After the war, just as Victorian children had donated money to help rebuild Villers-Bretonneux, South Australians provided money to help rebuild this little community. As a result the main school building is called the Pavilion Adelaide, and Adelaide has a suburb named after the village. As we walked into the town from the cemetery we passed through a tunnel under the railway, which was the site of much of the fighting on the 5th April. If you visit the Australian War Memorial in Canberra, you can see the diorama of the battle, and the tunnel is a clear feature of the display. It has recently been painted with murals by a local artist which feature many iconic images such as the slouch hat with poppies, cornflowers and a head of wheat, while on the other side of the road is a little girl with a kangaroo. Other scenes include a nurse and a wounded soldier, and if you look carefully you can see a reference to the weeping angel from the cathedral in Amiens, pictures of which were often sent home by soldiers as postcards.

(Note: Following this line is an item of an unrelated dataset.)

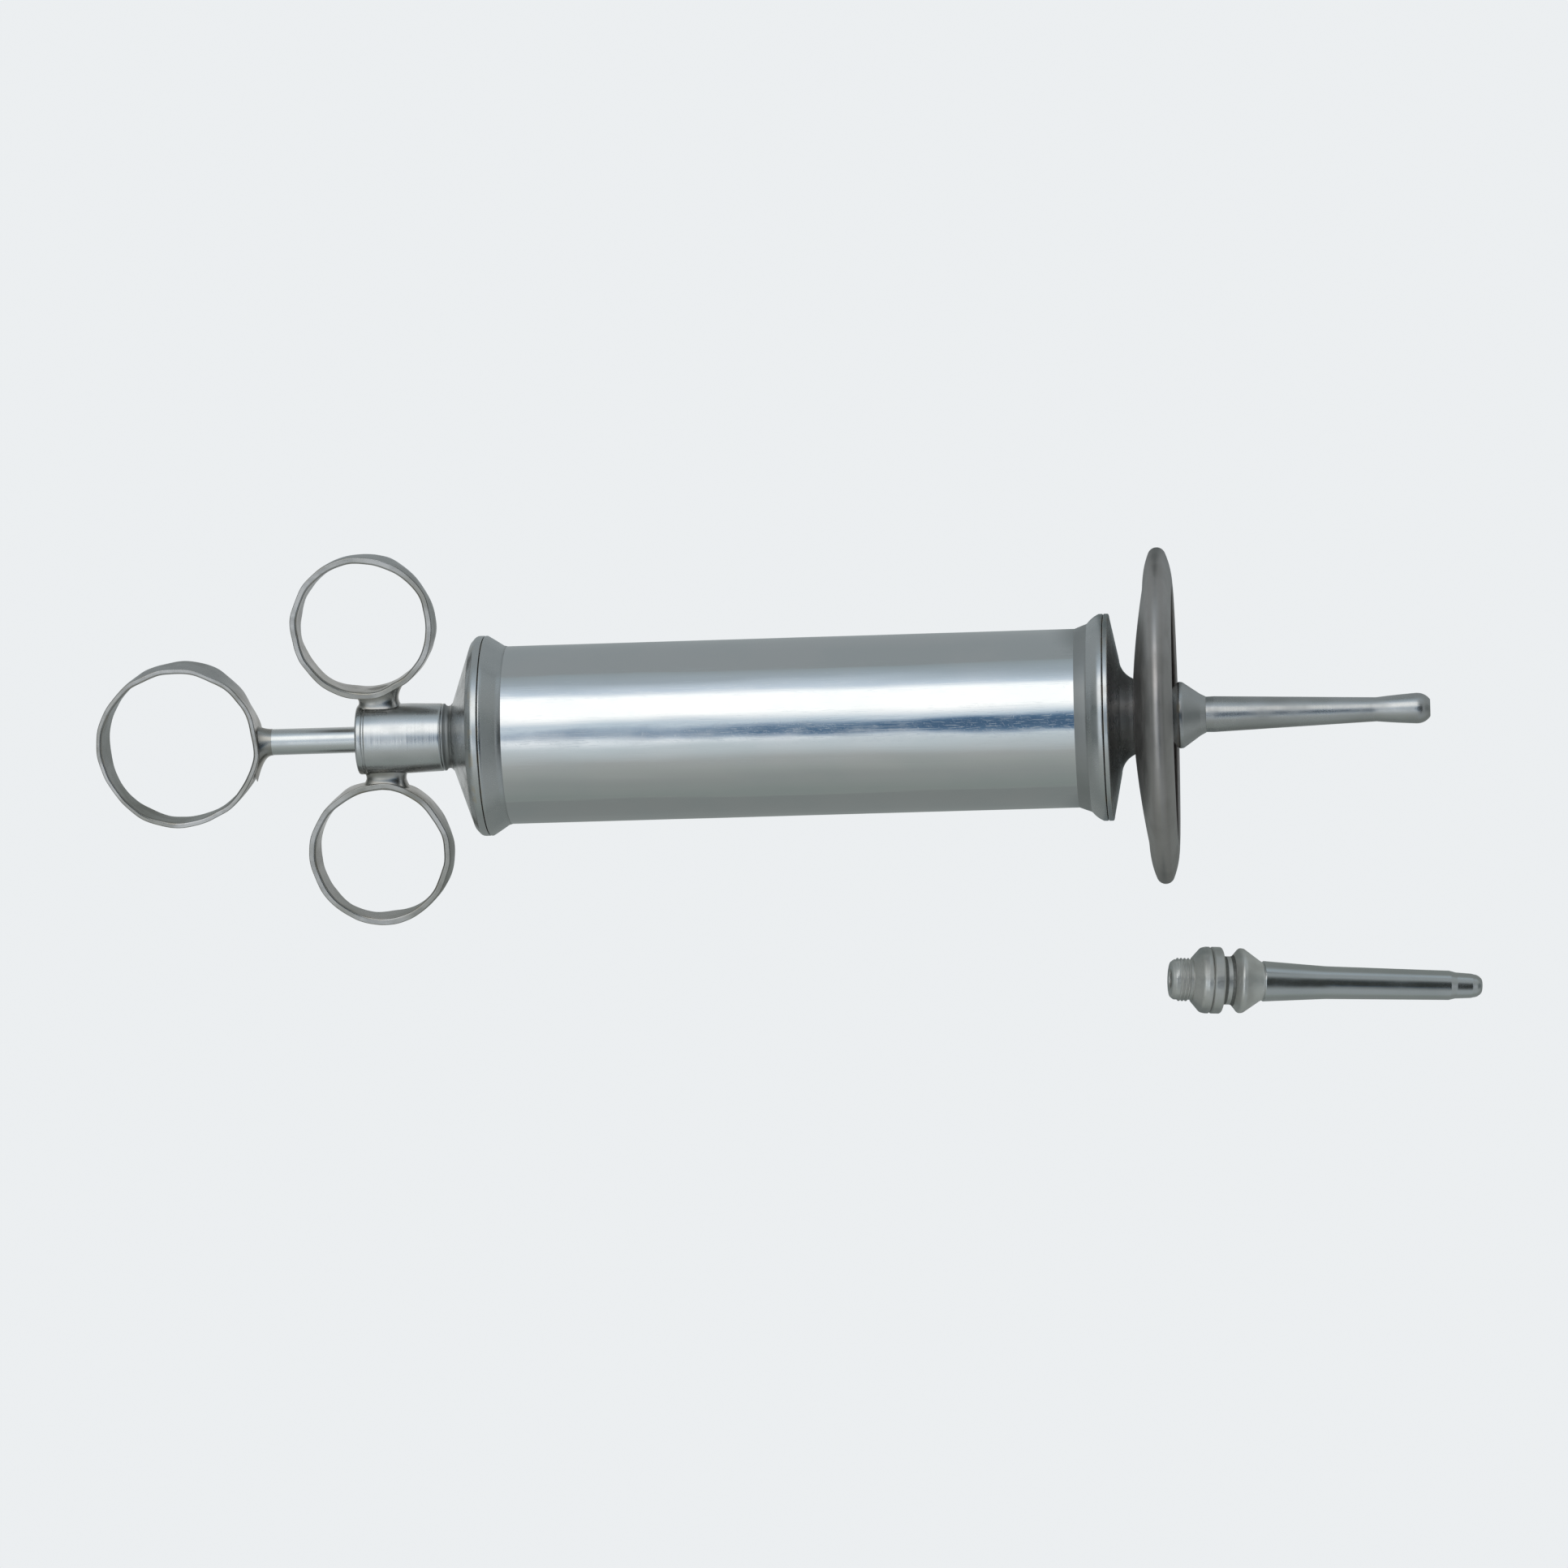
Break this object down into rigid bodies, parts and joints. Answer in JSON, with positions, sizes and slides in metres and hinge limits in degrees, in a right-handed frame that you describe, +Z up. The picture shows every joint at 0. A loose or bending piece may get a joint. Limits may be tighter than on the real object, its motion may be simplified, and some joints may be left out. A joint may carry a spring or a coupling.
{
  "type": "ear syringe",
  "caption": "Polished metal ear syringe lying on a table: finger rings, thumb ring, leather-packed plunger, dished splash shield and screw-on nozzle, with a loose spare nozzle.",
  "frame": {"origin": "middle of the footprint of the syringe and its spare nozzle, on the surface they lie on", "axes": "+Z up; +X the way the nozzle points, seen from above; the syringe's own axis climbs 5.64 degrees towards +X, because it rests on the rear cap's rim and the wider splash shield's rim; finger rings lie level, along Y"},
  "size_m": [0.2664, 0.0988, 0.0637],
  "materials": {
    "polished_plate": "polished nickel-chrome plate with fine handling scratches",
    "worn_plate": "dulled satin plate, worn by cleaning",
    "brass": "turned, unplated",
    "spring_steel": "plain",
    "leather": "greased tan leather"
  },
  "bodies": {
    "barrel": {"barrel_tube": "polished_plate", "rear_collar": "polished_plate", "front_collar": "polished_plate"},
    "rear_gasket": {"rear_gasket": "leather"},
    "rear_cap": {"rear_cap": "polished_plate", "guide_sleeve": "polished_plate", "gland_nut": "brass", "rod_packing": "leather", "finger_ring_left": "polished_plate", "finger_ring_right": "polished_plate", "ring_saddle_left": "polished_plate", "ring_saddle_right": "polished_plate"},
    "piston": {"piston_rear_disc": "brass", "piston_rear_cup": "leather", "piston_spacer": "brass", "piston_front_cup": "leather", "piston_front_disc": "brass"},
    "plunger": {"plunger_rod": "polished_plate", "thumb_ring": "polished_plate", "thumb_ring_ferrule": "polished_plate", "piston_shoulder": "brass", "piston_lock_washer": "spring_steel", "piston_nut": "brass"},
    "front_gasket": {"front_gasket": "leather"},
    "front_cap": {"front_cap": "polished_plate", "nozzle_washer": "leather"},
    "splash_shield": {"splash_shield": "worn_plate"},
    "nozzle": {"nozzle_base": "polished_plate", "nozzle_tube": "polished_plate"},
    "spare_nozzle": {"spare_nozzle_base": "worn_plate", "spare_nozzle_tube": "worn_plate"}
  },
  "joints": [
    {"name": "rear_cap_travel", "type": "slide", "parent": "barrel", "child": "rear_gasket", "axis": [-0.9952, 0, -0.0984], "range_m": [0, 0.005]},
    {"name": "rear_cap_turn", "type": "hinge", "parent": "rear_gasket", "child": "rear_cap", "pos_m": [-0.05858, 0.01372, 0.01915], "axis": [-0.9952, 0, -0.0984], "range_deg": [0, 1440]},
    {"name": "plunger_slide", "type": "slide", "parent": "barrel", "child": "piston", "axis": [-0.9952, 0, -0.0984], "range_m": [0, 0.092]},
    {"name": "plunger_turn", "type": "hinge", "parent": "piston", "child": "plunger", "pos_m": [-0.11739, 0.01372, 0.01334], "axis": [-0.9952, 0, -0.0984], "continuous": true},
    {"name": "front_cap_travel", "type": "slide", "parent": "barrel", "child": "front_gasket", "axis": [0.9952, 0, 0.0984], "range_m": [0, 0.005]},
    {"name": "front_cap_turn", "type": "hinge", "parent": "front_gasket", "child": "front_cap", "pos_m": [0.05994, 0.01372, 0.03087], "axis": [0.9952, 0, 0.0984], "range_deg": [0, 1440]},
    {"name": "shield_travel", "type": "slide", "parent": "front_cap", "child": "splash_shield", "axis": [0.9952, 0, 0.0984], "range_m": [0, 0.0042]},
    {"name": "nozzle_turn", "type": "hinge", "parent": "splash_shield", "child": "nozzle", "pos_m": [0.06557, 0.01372, 0.03142], "axis": [0.9952, 0, 0.0984], "range_deg": [0, 2160]},
    {"name": "spare_nozzle_lift", "type": "slide", "parent": "barrel", "child": "spare_nozzle", "axis": [0, 0, 1], "range_m": [0, 0.08]}
  ],
  "couplings": [
    {"joint": "rear_cap_turn", "follows": "rear_cap_travel", "rad_per_m": 5026.5},
    {"joint": "front_cap_turn", "follows": "front_cap_travel", "rad_per_m": 5026.5},
    {"joint": "nozzle_turn", "follows": "shield_travel", "rad_per_m": 8976}
  ]
}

As we made our way through the streets we stopped to read the many information signs placed around the town that highlighted the town’s role in the war and its connection to South Australia. More murals depicting Australian scenes and images were dotted around; on power boxes, walls or wherever there was space to allow. We stood in front of the school to have a photo taken under the sign “Pavilion Adelaide’ but did not expect to visit the school; in France, as it is in Australia now, you just can’t walk in off the street and expect to be able to walk around a school. However the local mayor just happened to be hanging Christmas lights on the trees and when he found out that we were from, he insisted we come in and visit the children as they did their school work. They were only too keen to share what they were doing and for the older students, to try out some of the English that they had learned. We also went to the town hall and were showed a huge collection of photos, including an old photo of Burra showing the local War Memorial in the middle of the town.
As we made our way toward Bellicourt, every village seemed to have some reference to the war and the Australian presence at that time. It may be a street named Roo de Kanga, or just a sign stating that “We Do Not Forget Australia” but obviously the Anzacs made an impression 100 years ago!

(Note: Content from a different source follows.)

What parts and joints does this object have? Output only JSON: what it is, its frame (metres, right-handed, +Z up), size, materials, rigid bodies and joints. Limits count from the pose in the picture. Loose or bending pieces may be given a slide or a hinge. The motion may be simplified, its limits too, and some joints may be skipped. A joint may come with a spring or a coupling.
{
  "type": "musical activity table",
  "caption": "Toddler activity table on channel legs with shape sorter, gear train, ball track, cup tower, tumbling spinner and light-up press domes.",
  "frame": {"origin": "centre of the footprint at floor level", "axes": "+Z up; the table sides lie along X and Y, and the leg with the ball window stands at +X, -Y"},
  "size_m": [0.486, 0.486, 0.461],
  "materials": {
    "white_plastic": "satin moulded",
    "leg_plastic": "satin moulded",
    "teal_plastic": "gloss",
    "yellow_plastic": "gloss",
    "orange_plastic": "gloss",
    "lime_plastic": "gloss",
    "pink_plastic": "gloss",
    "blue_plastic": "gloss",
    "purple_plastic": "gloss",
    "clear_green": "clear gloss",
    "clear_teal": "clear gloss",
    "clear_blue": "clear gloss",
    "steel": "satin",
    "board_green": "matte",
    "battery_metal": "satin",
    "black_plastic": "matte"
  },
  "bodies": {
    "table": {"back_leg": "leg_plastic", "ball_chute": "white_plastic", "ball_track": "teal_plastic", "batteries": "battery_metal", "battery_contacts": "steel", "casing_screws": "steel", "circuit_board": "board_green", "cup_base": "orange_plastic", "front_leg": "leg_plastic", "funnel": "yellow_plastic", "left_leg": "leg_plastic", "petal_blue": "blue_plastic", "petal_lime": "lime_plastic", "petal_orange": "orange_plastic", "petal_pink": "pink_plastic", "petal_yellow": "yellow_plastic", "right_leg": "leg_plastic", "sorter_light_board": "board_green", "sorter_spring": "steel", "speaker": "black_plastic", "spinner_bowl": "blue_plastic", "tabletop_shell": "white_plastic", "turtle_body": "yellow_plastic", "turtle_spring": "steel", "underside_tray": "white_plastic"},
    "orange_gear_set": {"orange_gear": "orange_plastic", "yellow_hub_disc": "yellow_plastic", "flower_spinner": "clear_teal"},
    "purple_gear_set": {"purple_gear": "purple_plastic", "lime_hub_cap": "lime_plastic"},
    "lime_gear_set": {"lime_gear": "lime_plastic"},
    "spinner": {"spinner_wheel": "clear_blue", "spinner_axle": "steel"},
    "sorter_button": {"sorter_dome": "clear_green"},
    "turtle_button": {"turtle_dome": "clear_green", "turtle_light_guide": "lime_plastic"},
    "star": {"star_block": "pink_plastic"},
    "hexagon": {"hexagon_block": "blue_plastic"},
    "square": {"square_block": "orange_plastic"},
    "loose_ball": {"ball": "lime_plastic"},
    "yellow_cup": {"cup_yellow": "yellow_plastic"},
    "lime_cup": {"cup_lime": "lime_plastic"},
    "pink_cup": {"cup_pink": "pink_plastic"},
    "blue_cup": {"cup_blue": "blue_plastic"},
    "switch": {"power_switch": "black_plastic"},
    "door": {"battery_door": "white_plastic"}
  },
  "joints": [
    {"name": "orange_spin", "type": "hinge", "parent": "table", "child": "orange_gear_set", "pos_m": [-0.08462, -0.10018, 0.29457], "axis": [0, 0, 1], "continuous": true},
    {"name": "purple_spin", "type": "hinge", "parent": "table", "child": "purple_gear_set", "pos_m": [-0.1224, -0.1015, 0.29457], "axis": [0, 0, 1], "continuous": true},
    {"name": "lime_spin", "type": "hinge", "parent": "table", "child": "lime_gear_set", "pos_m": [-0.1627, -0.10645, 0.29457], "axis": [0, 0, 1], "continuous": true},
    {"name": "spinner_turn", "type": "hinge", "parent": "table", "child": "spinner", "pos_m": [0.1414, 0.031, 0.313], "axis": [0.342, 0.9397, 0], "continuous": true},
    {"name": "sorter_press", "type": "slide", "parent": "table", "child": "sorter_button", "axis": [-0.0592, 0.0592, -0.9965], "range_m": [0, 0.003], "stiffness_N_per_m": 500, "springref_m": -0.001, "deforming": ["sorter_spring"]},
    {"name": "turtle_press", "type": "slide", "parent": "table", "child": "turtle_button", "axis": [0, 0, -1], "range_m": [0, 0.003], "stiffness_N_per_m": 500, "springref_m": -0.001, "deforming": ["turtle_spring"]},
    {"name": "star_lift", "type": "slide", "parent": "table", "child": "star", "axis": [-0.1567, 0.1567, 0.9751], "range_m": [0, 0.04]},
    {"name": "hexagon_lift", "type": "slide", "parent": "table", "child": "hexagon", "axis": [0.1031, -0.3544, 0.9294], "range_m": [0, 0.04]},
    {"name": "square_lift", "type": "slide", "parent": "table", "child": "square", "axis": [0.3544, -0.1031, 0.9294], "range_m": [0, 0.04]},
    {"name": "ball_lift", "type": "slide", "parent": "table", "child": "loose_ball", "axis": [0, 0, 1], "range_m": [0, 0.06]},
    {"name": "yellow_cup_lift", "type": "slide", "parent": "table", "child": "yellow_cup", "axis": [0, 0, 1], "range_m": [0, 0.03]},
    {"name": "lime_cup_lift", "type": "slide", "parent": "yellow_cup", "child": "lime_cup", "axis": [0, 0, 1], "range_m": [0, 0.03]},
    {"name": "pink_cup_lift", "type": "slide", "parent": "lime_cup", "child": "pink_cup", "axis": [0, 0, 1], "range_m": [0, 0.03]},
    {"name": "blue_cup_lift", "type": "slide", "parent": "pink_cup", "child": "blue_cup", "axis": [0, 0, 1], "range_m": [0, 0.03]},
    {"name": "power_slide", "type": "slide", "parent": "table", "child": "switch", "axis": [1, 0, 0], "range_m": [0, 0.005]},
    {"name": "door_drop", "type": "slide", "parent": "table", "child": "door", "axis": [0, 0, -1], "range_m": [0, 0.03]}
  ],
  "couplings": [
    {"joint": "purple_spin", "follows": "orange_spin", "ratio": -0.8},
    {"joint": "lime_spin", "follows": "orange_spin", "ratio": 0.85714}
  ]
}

We stopped at the German Cemetery at Maissemy. Unlike the Commonwealth and French Cemeteries the headstones at each German cemetery are different. At this one they are made of grey stone in the shape of a very stout cross. Each one had 2 or 3 names on it and there were thousands. This cemetery also includes a mass grave with 20,000 remains buried in it and the names of those interred on large stone blocks. A truly moving place.

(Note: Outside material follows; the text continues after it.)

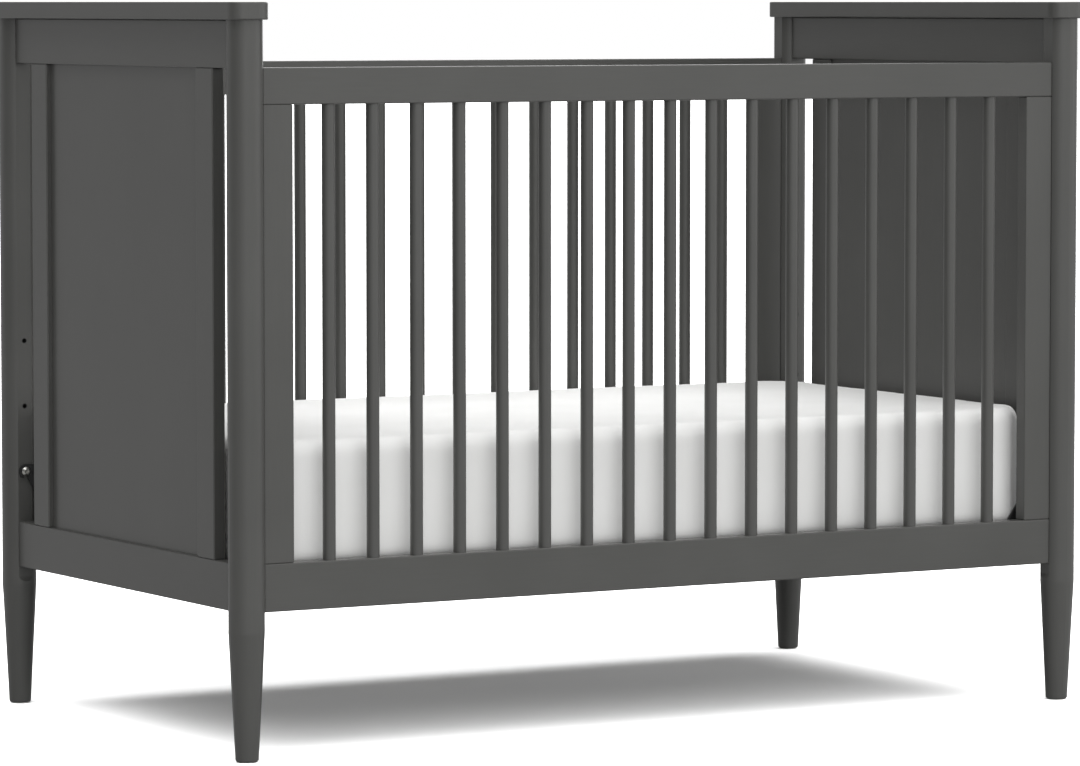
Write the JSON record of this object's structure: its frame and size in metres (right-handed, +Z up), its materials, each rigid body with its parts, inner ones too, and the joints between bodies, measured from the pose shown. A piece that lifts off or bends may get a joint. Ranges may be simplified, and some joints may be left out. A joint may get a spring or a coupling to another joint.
{
  "type": "baby crib",
  "caption": "Fixed-sided spindle crib with solid panelled ends, round tapered posts, flat capped ends and a height-adjustable mattress support with its mattress.",
  "frame": {"origin": "middle of the footprint, on the floor under the feet", "axes": "+X along the crib to the right end, +Y from the front to the back, +Z up"},
  "size_m": [1.405, 0.7944, 1.0316],
  "materials": {
    "painted_wood": "satin charcoal paint",
    "mattress_cover": "white knitted cotton",
    "black_steel": "black powder coat",
    "zinc_steel": "zinc plated",
    "bare_beech": "bare beech",
    "glide_plastic": "moulded polyethylene"
  },
  "bodies": {
    "crib_frame": {"back_bottom_rail": "painted_wood", "back_left_post": "painted_wood", "back_left_stile": "painted_wood", "back_right_post": "painted_wood", "back_right_stile": "painted_wood", "back_spindles": "painted_wood", "back_top_rail": "painted_wood", "cam_locks": "zinc_steel", "cam_studs": "zinc_steel", "foot_glides": "glide_plastic", "front_bottom_rail": "painted_wood", "front_left_post": "painted_wood", "front_left_stile": "painted_wood", "front_right_post": "painted_wood", "front_right_stile": "painted_wood", "front_spindle_01": "painted_wood", "front_spindle_02": "painted_wood", "front_spindle_03": "painted_wood", "front_spindle_04": "painted_wood", "front_spindle_05": "painted_wood", "front_spindle_06": "painted_wood", "front_spindle_07": "painted_wood", "front_spindle_08": "painted_wood", "front_spindle_09": "painted_wood", "front_spindle_10": "painted_wood", "front_spindle_11": "painted_wood", "front_spindle_12": "painted_wood", "front_spindle_13": "painted_wood", "front_spindle_14": "painted_wood", "front_spindle_15": "painted_wood", "front_spindle_16": "painted_wood", "front_spindle_17": "painted_wood", "front_top_rail": "painted_wood", "hanger_bolts": "zinc_steel", "left_cap": "painted_wood", "left_end_back_stile": "painted_wood", "left_end_bottom_rail": "painted_wood", "left_end_front_stile": "painted_wood", "left_end_panel": "painted_wood", "left_end_top_rail": "painted_wood", "right_cap": "painted_wood", "right_end_back_stile": "painted_wood", "right_end_bottom_rail": "painted_wood", "right_end_front_stile": "painted_wood", "right_end_panel": "painted_wood", "right_end_top_rail": "painted_wood", "threaded_inserts": "black_steel", "wood_dowels": "bare_beech"},
    "mattress_support": {"back_left_hanger": "black_steel", "back_right_hanger": "black_steel", "deck_cross_wires": "black_steel", "deck_long_wires": "black_steel", "deck_springs": "black_steel", "front_left_hanger": "black_steel", "front_right_hanger": "black_steel", "support_back_rail": "black_steel", "support_front_rail": "black_steel", "support_left_rail": "black_steel", "support_right_rail": "black_steel"},
    "mattress": {"mattress": "mattress_cover"}
  },
  "joints": [
    {"name": "support_height", "type": "slide", "parent": "crib_frame", "child": "mattress_support", "axis": [0, 0, 1], "range_m": [0, 0.192]},
    {"name": "mattress_lift", "type": "slide", "parent": "mattress_support", "child": "mattress", "axis": [0, 0, 1], "range_m": [0, 0.35]}
  ]
}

The next stop for us was Bellicourt. This was where my great uncle, Frank Bartley was killed, and even though he has no known grave, my family and I have commemorated him at an unknown grave in the local cemetery on every Connecting Spirits trip that we have attended. This time we would be commemorating Mel’s great uncle, Harold Watts, as well. Mel and I have worked together for a number of years and her husband Nigel and I went to school together many years ago. As Nigel prepared to go the 2015 trip, he asked Mel if she knew of any connections from her family that he could commemorate. She wasn’t aware of any but did a little digging in to her family tree and found Harold. As we talked about him in the staffroom one lunchtime it became obvious that not only was he in the same unit as my uncle, he was also killed on the same day in the same place. Now we were both here in France about to commemorate our relatives at graves only a few metres apart.
In 2014, Nigel and I had collected a 77mm Field Gun from a collector in Melbourne who had sold it to the Meningie RSL. Littel did we know that the gun was captured by the 32nd Battalion the day after both Harold and Frank were killed, just a kilometere or so away. It may have even been the gun that fired the shell that killed Frank. The connections continue to grow!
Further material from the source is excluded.